Now the article, yes at the end I know, goes through some basic house-keeping:
Opportunity Schools and Partnership Plan

What is it? The Opportunity Schools and Partnership Program is a zone of schools within Milwaukee Public Schools to be controlled by County Executive Chris Abele. The Republican-created program became law as part of the 2015-'17 state budget. 
What will it do? Change the management structure of some lowest-performing schools in MPS by turning them over to charter-school operators. The schools may also be turned over to private-school operators, as long as they don't teach religion. 
Why is it necessary? Republican lawmakers believe removing some schools from the control of the Milwaukee School Board will spur long-needed changes, which could lead to higher achievement. They also say the schools will get more social service supports. 

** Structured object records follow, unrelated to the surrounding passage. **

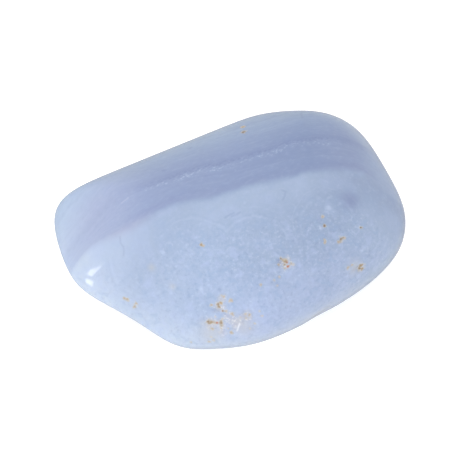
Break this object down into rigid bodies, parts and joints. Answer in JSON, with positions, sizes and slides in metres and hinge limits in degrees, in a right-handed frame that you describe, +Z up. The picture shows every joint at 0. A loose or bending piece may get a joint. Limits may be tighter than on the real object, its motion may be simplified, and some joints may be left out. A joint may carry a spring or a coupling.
{
  "type": "tumbled stone",
  "caption": "Smooth tumbled stone of banded blue chalcedony, an irregular rounded pebble with soft worn faces, small rusty pits and a flat base to lie on.",
  "frame": {"origin": "on the surface that the stone lies on, under the middle of its outline", "axes": "+X along the stone's length, +Z up out of the flat base that it lies on, through its thickness"},
  "size_m": [0.038, 0.027, 0.0168],
  "materials": {
    "stone": "gloss"
  },
  "bodies": {
    "root": {"stone": "stone"}
  },
  "joints": []
}
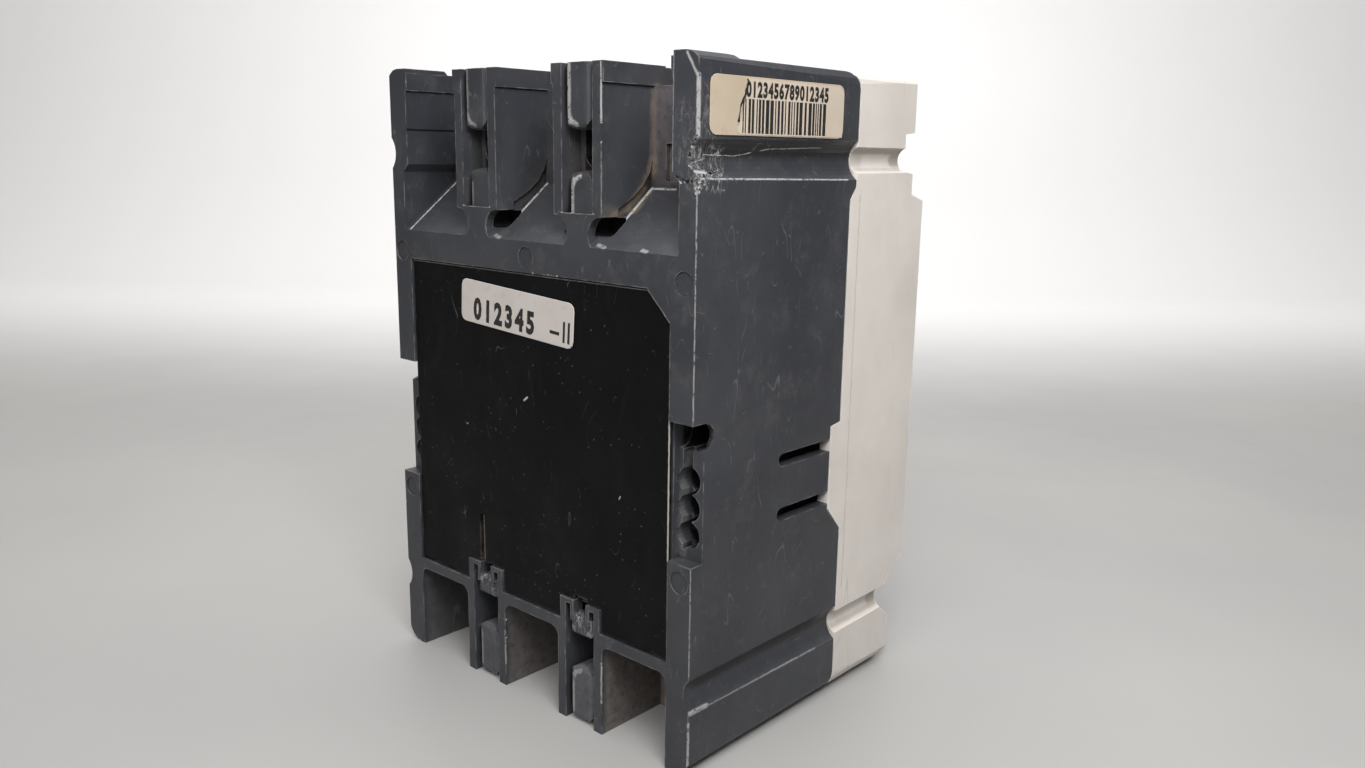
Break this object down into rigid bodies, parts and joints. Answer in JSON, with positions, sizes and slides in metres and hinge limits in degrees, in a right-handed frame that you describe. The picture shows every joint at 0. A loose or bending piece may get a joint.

It's not necessary number one. Number two, there's nothing that says these schools will get more social service supports, that's just a wing and a prayer.
What do critics say? The teachers union opposes removing the democratically elected School Board from the picture and allowing nonprofits or private companies to take over. It also criticizes white, suburban lawmakers dictating what should happen to urban schools serving poor students of color. 
Damn right it's plantation mentality of the worst kind.
What do supporters say? More dramatic reforms should have happened by now.
Huh, it must be nice to throw stones from the sidelines and not actually buck-up and jump into the classroom like me. Must be real, real nice...
What happens next? Abele has to appoint a schools commissioner. One to three schools could be selected for new management in 2016-'17 and 2017-'18. After that, up to five schools annually could join the program.
And in the mean time, we hold our breaths the whole entirety of MPS doesn't come crashing down.